[Start Dataset rows]
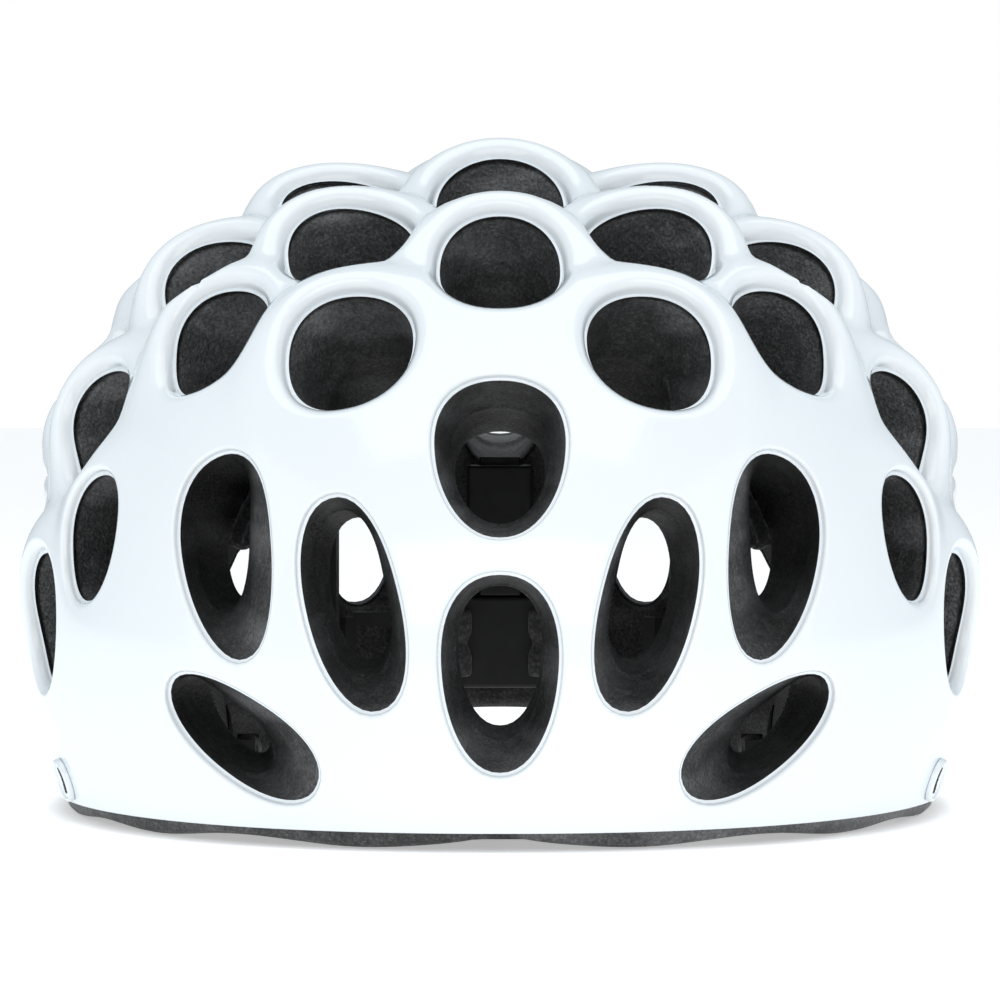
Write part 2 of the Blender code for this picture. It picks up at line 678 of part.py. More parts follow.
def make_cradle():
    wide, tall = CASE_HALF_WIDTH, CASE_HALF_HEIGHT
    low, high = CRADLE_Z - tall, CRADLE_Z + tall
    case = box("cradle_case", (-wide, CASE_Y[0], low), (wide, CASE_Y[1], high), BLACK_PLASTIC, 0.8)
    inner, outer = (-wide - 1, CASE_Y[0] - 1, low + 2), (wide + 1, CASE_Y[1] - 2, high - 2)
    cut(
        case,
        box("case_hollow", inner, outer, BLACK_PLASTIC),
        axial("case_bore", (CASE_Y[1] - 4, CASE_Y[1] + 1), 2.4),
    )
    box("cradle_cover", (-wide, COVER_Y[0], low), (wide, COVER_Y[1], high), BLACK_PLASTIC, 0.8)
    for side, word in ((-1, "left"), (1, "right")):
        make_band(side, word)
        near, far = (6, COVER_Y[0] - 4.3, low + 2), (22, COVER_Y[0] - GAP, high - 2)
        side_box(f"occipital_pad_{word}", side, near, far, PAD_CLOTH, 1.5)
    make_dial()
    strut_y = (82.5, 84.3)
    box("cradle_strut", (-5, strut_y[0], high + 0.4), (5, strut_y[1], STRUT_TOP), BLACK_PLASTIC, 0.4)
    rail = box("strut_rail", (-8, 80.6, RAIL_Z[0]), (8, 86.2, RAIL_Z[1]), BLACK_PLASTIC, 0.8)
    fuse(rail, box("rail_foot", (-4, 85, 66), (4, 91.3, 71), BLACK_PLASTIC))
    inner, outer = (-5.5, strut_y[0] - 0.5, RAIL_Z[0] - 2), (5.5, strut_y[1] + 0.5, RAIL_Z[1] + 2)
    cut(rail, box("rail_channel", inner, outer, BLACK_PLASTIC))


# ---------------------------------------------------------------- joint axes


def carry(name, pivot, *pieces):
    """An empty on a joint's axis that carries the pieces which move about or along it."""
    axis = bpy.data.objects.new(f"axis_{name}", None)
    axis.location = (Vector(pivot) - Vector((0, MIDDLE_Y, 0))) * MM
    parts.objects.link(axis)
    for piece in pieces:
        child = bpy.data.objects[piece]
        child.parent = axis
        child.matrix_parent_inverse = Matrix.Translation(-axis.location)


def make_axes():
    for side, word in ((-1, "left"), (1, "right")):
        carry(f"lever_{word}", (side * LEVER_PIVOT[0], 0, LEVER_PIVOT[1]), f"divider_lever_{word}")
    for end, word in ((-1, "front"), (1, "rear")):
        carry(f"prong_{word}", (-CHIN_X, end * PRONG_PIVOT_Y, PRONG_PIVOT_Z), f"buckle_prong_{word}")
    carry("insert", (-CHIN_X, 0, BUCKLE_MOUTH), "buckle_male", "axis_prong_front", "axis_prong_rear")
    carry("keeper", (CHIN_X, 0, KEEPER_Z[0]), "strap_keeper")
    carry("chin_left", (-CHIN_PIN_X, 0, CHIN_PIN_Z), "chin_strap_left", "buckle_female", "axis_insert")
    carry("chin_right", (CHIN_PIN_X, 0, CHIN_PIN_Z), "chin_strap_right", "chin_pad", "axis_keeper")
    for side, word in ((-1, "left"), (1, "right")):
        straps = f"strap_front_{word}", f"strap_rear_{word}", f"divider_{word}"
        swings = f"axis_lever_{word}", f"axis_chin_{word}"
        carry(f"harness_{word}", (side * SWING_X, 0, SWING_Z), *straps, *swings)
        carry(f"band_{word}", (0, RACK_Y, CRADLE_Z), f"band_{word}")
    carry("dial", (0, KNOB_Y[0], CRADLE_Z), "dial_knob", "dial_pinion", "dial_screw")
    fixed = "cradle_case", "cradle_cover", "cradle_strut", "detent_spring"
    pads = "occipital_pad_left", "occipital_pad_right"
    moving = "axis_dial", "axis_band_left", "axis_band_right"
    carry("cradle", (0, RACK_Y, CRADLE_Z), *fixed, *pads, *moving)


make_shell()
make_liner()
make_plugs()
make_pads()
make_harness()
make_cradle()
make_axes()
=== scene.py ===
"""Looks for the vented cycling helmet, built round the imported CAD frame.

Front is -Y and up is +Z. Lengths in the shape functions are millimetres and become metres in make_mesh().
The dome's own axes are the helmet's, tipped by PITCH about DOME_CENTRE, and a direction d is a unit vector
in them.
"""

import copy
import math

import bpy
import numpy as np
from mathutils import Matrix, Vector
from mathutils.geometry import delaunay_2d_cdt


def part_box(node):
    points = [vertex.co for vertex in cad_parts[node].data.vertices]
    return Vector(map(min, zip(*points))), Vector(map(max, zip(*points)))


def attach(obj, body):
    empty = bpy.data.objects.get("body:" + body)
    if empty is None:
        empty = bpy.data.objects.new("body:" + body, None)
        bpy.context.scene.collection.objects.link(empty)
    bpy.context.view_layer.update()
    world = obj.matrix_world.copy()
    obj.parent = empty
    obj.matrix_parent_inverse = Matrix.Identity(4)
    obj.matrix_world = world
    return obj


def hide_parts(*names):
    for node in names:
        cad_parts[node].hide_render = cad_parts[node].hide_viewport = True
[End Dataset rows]
[Start Dataset rows]
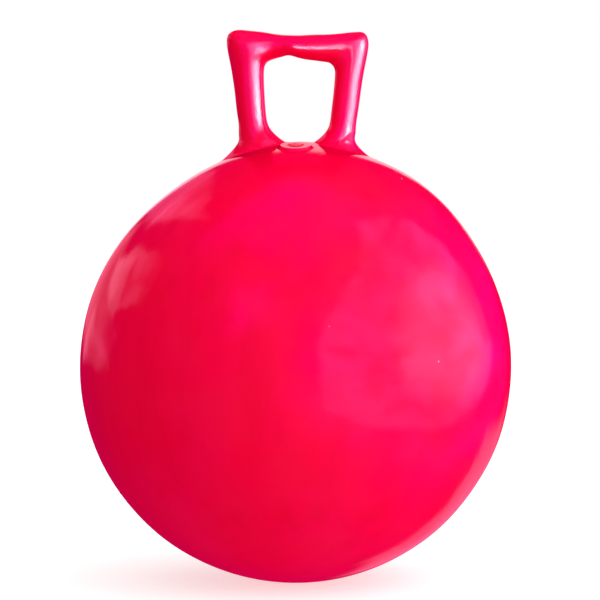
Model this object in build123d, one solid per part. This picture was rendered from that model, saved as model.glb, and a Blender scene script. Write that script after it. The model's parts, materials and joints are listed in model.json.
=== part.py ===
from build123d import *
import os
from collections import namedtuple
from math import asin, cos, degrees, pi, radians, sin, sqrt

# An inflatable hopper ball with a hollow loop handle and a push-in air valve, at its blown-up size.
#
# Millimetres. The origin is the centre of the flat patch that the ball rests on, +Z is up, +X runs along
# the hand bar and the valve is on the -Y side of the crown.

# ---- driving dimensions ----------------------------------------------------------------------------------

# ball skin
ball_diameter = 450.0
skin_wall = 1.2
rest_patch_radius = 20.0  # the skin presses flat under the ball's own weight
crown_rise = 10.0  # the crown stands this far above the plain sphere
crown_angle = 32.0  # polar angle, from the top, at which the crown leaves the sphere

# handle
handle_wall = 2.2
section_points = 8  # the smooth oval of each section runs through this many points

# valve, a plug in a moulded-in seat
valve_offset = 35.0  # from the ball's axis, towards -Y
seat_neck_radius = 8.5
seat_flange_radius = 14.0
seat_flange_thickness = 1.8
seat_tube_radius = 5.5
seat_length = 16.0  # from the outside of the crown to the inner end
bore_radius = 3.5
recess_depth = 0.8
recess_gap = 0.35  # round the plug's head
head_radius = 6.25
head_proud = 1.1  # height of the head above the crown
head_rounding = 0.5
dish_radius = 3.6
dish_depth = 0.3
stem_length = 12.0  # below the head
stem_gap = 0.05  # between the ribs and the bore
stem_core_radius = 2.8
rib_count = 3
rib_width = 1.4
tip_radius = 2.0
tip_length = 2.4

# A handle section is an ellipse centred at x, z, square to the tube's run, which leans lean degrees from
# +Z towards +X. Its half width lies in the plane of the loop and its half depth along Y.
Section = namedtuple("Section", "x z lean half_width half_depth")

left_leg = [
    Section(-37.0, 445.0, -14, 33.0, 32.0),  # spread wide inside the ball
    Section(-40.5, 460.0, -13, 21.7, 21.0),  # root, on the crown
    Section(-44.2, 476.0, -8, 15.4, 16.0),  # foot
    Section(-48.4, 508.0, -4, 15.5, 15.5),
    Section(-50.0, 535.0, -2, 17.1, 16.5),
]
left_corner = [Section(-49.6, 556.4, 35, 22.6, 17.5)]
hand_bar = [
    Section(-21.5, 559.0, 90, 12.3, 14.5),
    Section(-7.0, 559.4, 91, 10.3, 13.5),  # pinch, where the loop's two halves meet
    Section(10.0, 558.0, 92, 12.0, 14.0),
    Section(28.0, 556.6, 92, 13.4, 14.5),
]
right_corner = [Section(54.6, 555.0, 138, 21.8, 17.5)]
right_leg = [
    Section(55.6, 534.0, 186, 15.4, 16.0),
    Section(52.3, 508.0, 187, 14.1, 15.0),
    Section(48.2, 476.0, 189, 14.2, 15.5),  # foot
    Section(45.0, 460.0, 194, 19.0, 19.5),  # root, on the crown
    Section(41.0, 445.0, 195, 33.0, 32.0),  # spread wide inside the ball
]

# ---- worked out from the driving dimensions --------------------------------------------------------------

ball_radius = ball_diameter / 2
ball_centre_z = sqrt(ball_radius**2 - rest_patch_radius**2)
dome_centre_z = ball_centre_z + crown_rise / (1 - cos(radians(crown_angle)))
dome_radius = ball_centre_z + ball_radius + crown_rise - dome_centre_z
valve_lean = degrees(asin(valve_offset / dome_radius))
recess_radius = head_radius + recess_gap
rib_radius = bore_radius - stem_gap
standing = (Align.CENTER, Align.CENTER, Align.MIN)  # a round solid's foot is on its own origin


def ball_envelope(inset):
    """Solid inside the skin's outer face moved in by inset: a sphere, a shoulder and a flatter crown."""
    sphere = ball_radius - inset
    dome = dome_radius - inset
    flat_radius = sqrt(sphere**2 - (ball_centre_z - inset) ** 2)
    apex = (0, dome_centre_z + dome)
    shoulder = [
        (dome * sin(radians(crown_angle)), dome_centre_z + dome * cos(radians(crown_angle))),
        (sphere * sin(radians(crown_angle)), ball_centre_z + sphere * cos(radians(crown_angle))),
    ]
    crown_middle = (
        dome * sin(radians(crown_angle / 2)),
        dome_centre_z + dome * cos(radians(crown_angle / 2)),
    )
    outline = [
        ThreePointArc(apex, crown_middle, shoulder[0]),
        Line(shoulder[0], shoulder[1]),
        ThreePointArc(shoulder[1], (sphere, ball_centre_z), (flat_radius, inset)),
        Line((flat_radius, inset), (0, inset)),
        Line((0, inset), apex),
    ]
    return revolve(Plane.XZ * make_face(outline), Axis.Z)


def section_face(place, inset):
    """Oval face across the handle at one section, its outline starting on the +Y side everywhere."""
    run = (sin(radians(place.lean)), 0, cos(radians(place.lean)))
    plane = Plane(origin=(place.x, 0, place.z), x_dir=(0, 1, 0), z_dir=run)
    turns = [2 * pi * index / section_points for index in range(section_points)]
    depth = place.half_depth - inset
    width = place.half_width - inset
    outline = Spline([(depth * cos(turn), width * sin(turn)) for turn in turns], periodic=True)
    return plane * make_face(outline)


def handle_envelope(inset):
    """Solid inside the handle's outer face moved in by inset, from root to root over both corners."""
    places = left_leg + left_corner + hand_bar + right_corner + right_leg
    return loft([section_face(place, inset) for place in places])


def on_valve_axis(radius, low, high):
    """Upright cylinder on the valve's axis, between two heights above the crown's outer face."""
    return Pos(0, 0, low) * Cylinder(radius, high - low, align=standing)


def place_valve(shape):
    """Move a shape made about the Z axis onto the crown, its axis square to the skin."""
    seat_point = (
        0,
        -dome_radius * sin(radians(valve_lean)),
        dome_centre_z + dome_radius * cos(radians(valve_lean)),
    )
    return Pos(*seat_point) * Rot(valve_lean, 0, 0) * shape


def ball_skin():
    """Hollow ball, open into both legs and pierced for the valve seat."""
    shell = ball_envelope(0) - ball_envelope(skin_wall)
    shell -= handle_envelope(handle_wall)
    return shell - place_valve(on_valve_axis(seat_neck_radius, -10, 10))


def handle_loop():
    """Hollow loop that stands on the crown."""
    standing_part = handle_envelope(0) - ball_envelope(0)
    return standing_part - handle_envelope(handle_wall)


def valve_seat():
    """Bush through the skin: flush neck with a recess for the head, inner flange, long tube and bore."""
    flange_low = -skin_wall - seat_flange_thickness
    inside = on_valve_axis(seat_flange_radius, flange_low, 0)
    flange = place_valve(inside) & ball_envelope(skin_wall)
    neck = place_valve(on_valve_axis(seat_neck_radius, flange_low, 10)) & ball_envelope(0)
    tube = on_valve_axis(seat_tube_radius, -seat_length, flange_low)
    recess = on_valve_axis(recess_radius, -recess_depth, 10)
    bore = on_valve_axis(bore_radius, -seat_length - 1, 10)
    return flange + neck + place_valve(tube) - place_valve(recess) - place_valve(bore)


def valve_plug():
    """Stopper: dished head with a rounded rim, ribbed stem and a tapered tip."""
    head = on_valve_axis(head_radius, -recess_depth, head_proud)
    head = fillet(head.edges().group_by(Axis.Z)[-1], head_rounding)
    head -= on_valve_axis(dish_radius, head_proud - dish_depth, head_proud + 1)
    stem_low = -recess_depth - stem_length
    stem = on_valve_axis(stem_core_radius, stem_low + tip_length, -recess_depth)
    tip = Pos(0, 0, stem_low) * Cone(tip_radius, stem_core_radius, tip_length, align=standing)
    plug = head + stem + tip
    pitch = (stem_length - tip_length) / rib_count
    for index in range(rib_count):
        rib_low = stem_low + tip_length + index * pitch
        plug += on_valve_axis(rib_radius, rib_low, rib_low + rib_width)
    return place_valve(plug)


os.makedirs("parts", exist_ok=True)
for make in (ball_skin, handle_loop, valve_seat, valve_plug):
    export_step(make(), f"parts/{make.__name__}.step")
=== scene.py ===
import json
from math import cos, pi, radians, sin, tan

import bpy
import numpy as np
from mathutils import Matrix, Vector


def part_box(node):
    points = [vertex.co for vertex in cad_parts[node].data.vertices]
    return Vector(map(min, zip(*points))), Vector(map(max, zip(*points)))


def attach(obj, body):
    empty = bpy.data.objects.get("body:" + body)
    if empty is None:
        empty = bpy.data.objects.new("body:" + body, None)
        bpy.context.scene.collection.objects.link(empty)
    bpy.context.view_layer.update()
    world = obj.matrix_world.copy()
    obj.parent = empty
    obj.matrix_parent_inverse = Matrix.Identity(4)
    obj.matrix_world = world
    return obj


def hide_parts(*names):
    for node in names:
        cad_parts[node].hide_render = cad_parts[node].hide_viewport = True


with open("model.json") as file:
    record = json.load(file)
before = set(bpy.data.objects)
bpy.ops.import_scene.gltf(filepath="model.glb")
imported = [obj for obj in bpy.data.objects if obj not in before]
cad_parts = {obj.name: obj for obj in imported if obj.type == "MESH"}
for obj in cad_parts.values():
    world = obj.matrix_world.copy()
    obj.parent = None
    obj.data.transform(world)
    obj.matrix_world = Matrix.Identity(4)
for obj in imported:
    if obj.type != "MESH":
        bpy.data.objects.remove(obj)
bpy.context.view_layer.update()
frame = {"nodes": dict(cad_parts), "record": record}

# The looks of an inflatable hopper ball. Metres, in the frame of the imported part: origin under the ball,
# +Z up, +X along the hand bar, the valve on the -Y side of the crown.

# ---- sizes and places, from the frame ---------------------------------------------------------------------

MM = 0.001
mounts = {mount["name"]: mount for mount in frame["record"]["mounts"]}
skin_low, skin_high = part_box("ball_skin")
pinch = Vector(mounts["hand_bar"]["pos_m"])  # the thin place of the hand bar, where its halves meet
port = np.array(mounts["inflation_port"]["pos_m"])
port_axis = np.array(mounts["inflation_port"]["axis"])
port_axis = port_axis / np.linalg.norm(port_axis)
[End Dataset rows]
Return exactly the lines above from the line that has "Model this object" through the line that has "section_points = 8", inclusive, and nothing else.

Result of the exercise:
Model this object in build123d, one solid per part. This picture was rendered from that model, saved as model.glb, and a Blender scene script. Write that script after it. The model's parts, materials and joints are listed in model.json.
=== part.py ===
from build123d import *
import os
from collections import namedtuple
from math import asin, cos, degrees, pi, radians, sin, sqrt

# An inflatable hopper ball with a hollow loop handle and a push-in air valve, at its blown-up size.
#
# Millimetres. The origin is the centre of the flat patch that the ball rests on, +Z is up, +X runs along
# the hand bar and the valve is on the -Y side of the crown.

# ---- driving dimensions ----------------------------------------------------------------------------------

# ball skin
ball_diameter = 450.0
skin_wall = 1.2
rest_patch_radius = 20.0  # the skin presses flat under the ball's own weight
crown_rise = 10.0  # the crown stands this far above the plain sphere
crown_angle = 32.0  # polar angle, from the top, at which the crown leaves the sphere

# handle
handle_wall = 2.2
section_points = 8  # the smooth oval of each section runs through this many points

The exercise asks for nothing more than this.